Foto: Mama Dina Kedebak
 



Kisah anak perdamaian sebagai tradisi untuk mengakhiri perang suku adalah salah satu dari budaya perdamaian di Papua.  Kisah “Perempuan Perdamaian” yang ditulis ini bukanlah sebuah  tradisi atau budaya  seperti cerita anak perdamaian namun kisah ini mencoba mengangkat suatu strategi  dan keputusan yang diambil oeh seorang kepala suku bagi penyelesaian konfiik perang suku berkepanjangan antara suku Oedate dari Kampung Kerema dan suku Baudi Kamai di lembah Benuki dan pengorbanan jiwa dan raga  yang diterima oleh seorang perempuan demi mengakhiri perang suku.

Adalah mama Dina Kedebak (50 tahun) seorang perempuan dari suku Oedate kampung Kerema menjadi tokoh dan pelaku sejarah perdamaian antara suku Oedate dan suku Baudi Kamai. Perang adat antara suku Baudi Kamai dan suku Oedate yang berkepanjangan memperebutkan wilayah mencari makan berlangsung terus menerus dan tidak dapat dihentikan. Ketika itu seorang kepala suku besar di lembah Benuki bernama Dominggus Kedebak yang membawahi beberapa suku yang sekarang menjadi kampung yaitu Kerema, Dadat, Baita, Nisa, Usia dan Watiaro berupaya untuk mencari jalan damai dengan suku Baudi Kamai. Perang suku yang berlangsung terus memakan korban jiwa dari kedua belah pihak. Saat itu kepala suku besar Dominggus Kedebak berpikir bagaimana caranya untuk menghentikan perang suku ini. Kemudian terlintas dibenaknya untuk mengambil langkah memberikan perempuan dari suku mereka kepada suku Kamai sebagai tanda ikatan perdamaian. Ketika itu Dina Kedebak saudara kandung dari Dominggus Kedebak masih berusia 13 tahun dipaksa untuk kawin dengan seorang kepala perang dari suku Kamai. Dina mengalami kekerasan, ia diancam, dipaksa, dipukul  bahkan akan dibunuh agar  mau menerima dikawinkan dengan kepala perang suku Kamai yang adalah musuh mereka. Perkawinan paksa inipun terjadi didepan beberapa tokoh kepala perang dari dua suku tersebut. Tidak punya pilihan lain, dalam ketidakberdayaan dan tekanan saudara laki-lakinya selaku kepala suku  ia menerima perkawinan paksa tersebut.

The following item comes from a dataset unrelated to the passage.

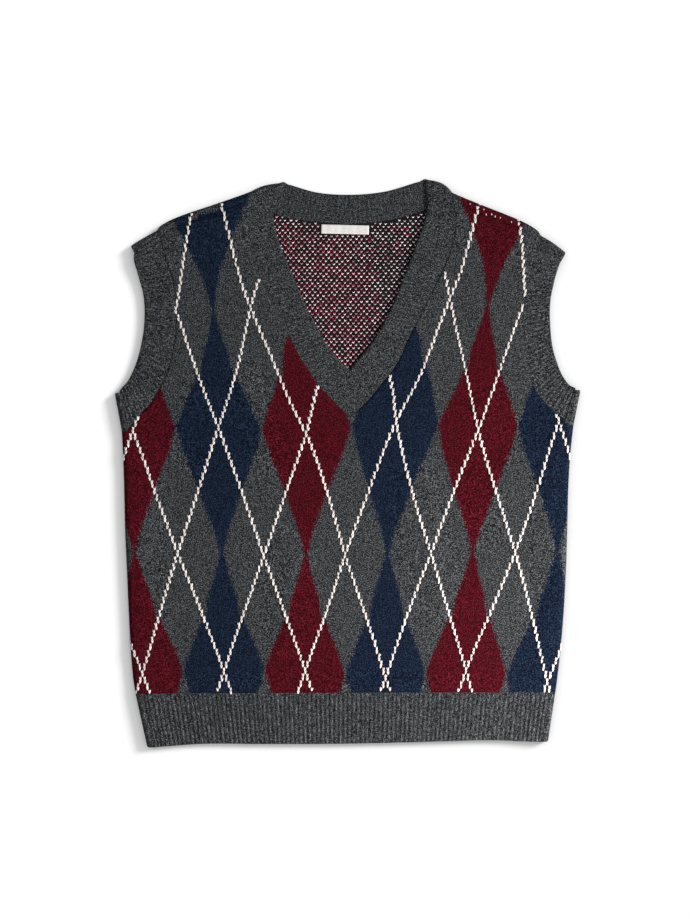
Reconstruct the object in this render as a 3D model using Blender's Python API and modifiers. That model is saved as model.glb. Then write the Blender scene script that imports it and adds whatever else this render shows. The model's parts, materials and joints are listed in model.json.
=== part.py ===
"""Knitted V-neck sweater vest, laid flat on its back with its front up.

Metres, +Z up. The neck points to +Y, the hem to -Y, and "left" is the -X side as seen from above.
The underside rests on z = 0 and the origin is under the middle of the vest.

The cloth is two layers, a back and a front, that turn into each other round the side folds and the
shoulder folds. Every piece is a closed wall: a sheet of point pairs, one point on the cloth's inner
face and one on its outer face. Tables give the cut in millimetres, one row for each section.
"""

import math
from collections import namedtuple

import bmesh
import bpy
from mathutils import Vector

MM = 0.001

# Cloth, in millimetres
WALL = 2.6                  # knitted wall
SEAM_GAP = 0.3              # clearance between pieces at a seam
SEAM_SLANT = 1.4            # a band's crossings meet its seam at a slant, so they stop short by more
FOLD_RADIUS = 4.5           # outside radius where the cloth turns from front to back
FOLD_STEPS = 3              # facets in a quarter turn
LAY_HEIGHT = 3.8            # inner face of the front layer, where it lies on the back
FOLD_EASE = 48.0            # distance over which the front layer rises to a fold
ARMHOLE_FADE = 70.0         # height over which the side fold's rise dies out above the underarm
SHOULDER_SEAM_DEPTH = 8.5   # the shoulder seam lies this far in front of the shoulder fold
SHOULDER_RISE = 6.2         # how far the shoulder line bows up from a straight one
PANEL_COLUMNS = 11          # steps across half a panel

# Ribs, in millimetres
RIB_PITCH = 4.7
RIB_HEIGHT = 0.8
MITRE_RIBS = 7              # ribs that end on the mitre at the point of the V
MITRE_FOOT = 0.8            # half the width of the neckband's point at the foot of the mitre
MITRE_DROP = 0.1            # how far the point's corners lie below its middle

# Label, in millimetres
LABEL_SIZE = (50.5, 9.6, 0.7)
LABEL_CENTRE = (-2.7, 247.6)
LABEL_TURN = math.radians(-1.3)

CENTRE_X = 3.0              # middle line of the body
SHARP_EDGE = math.radians(50.0)
FRONT, BACK = "front", "back"

# Both panels below the armholes: the side folds, and the height of the section on the middle line.
BodyRow = namedtuple("BodyRow", "left_x left_y right_x right_y centre_y")
BODY = (
    BodyRow(-224.5, -243.5, 220.0, -242.0, -242.5),
    BodyRow(-226.5, -231.0, 221.5, -231.0, -231.0),
    BodyRow(-229.0, -205.0, 224.5, -205.0, -205.0),
    BodyRow(-231.5, -160.0, 228.5, -160.0, -160.0),
    BodyRow(-233.5, -115.0, 231.0, -115.0, -115.0),
    BodyRow(-235.5, -70.0, 232.5, -70.0, -70.0),
    BodyRow(-236.5, -28.0, 233.5, -28.0, -28.0),
    BodyRow(-237.5, 5.0, 235.5, 7.0, 3.0),
    BodyRow(-239.0, 34.0, 239.0, 40.0, 31.0),
)

# One half of the front from the underarm to the shoulder. Each row crosses the armhole band's free
# edge, the armhole seam, the neck seam and the neckband's free edge; bow is its share of the
# shoulder's curve. The neckband's first three rows end on the mitre.
FrontRow = namedtuple("FrontRow", "arm_x arm_y seam_x seam_y neck_x neck_y band_x band_y bow")
FRONT_LEFT = (
    FrontRow(-240.0, 78.5, -227.6, 41.8, 3.0, 48.0, 3.1, 49.6, 0.0),
    FrontRow(-234.0, 85.0, -219.0, 52.0, -12.5, 63.0, 3.0, 78.5, 0.0),
    FrontRow(-228.5, 94.5, -207.0, 66.0, -22.0, 74.0, 2.6, 99.0, 0.0),
    FrontRow(-224.5, 104.0, -199.0, 80.0, -31.0, 82.5, -5.0, 105.5, 0.0),
    FrontRow(-221.0, 115.0, -191.5, 97.0, -40.0, 97.0, -12.5, 113.5, 0.0),
    FrontRow(-218.5, 125.0, -187.5, 110.0, -50.0, 111.5, -21.0, 124.0, 0.0),
    FrontRow(-216.0, 139.5, -183.5, 128.0, -60.5, 133.0, -33.0, 146.0, 0.0),
    FrontRow(-215.0, 152.0, -182.0, 145.0, -71.5, 154.0, -42.5, 163.5, 0.0),
    FrontRow(-215.0, 166.5, -182.0, 163.0, -83.5, 176.5, -53.0, 187.0, 0.0),
    FrontRow(-216.5, 180.0, -183.0, 180.0, -94.0, 197.5, -62.5, 209.0, 0.05),
    FrontRow(-219.5, 191.5, -186.5, 196.0, -100.5, 215.0, -69.5, 226.0, 0.15),
    FrontRow(-223.0, 204.0, -190.5, 210.0, -104.0, 230.0, -74.0, 238.5, 0.35),
    FrontRow(-225.5, 212.0, -193.5, 220.5, -105.0, 247.0, -77.0, 251.0, 0.6),
    FrontRow(-226.2, 218.0, -196.3, 230.0, -104.0, 264.0, -78.3, 269.0, 0.85),
)
FRONT_RIGHT = (
    FrontRow(241.0, 79.5, 228.3, 46.2, 3.0, 48.0, 3.1, 49.6, 0.0),
    FrontRow(235.0, 82.5, 219.0, 54.5, 19.0, 64.0, 3.0, 78.5, 0.0),
    FrontRow(229.0, 90.0, 208.5, 64.0, 29.0, 75.5, 2.6, 99.0, 0.0),
    FrontRow(225.0, 97.5, 200.5, 75.0, 36.0, 84.0, 9.0, 107.0, 0.0),
    FrontRow(221.0, 108.5, 194.5, 87.0, 44.5, 94.5, 16.0, 115.5, 0.0),
    FrontRow(218.0, 118.0, 190.5, 101.0, 54.0, 109.0, 25.0, 126.5, 0.0),
    FrontRow(215.5, 132.0, 187.0, 120.0, 64.0, 131.5, 33.5, 140.0, 0.0),
    FrontRow(214.5, 146.0, 185.5, 137.0, 75.0, 153.5, 43.5, 159.0, 0.0),
    FrontRow(214.0, 160.0, 185.0, 156.0, 85.5, 174.5, 53.0, 180.5, 0.0),
    FrontRow(215.0, 175.0, 186.5, 173.5, 95.5, 195.0, 61.0, 200.5, 0.05),
    FrontRow(217.5, 187.0, 190.0, 191.0, 103.5, 212.5, 68.0, 219.0, 0.15),
    FrontRow(220.0, 198.0, 194.0, 206.0, 109.5, 229.0, 74.5, 237.0, 0.35),
    FrontRow(222.5, 206.0, 196.5, 215.5, 113.0, 245.0, 80.0, 252.0, 0.6),
    FrontRow(224.5, 211.5, 198.7, 225.0, 113.5, 262.0, 84.0, 270.0, 0.85),
)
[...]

Perkawinan paksa yang dilakukan oleh Dominggus Kedebak dengan mengorbankan saudara perempuannya ini menjadi benih perdamaian antara kedua suku yang berperang sekian lama. Dina melahirkan anak-anak yang kini dapat menjadi penghubung antara suku Oedate di Kampung Kerema dan Suku Baudi Kamai. Kini mereka bisa hidup berdampingan, bertukar lokasi mencari sagu dan binatang buruan.

Pengorbanan yang dilakukan oleh mama Dina Kedebak membuka jalan bagi perdamain kedua suku. Jalan perdamaian ini menghentikan  perang suku dan memberi ruang masyarakat untuk menerima pihak luar termasuk gereja dan pemerintah untuk menyentuh kedua kelompok masyarakat hingga sekarang.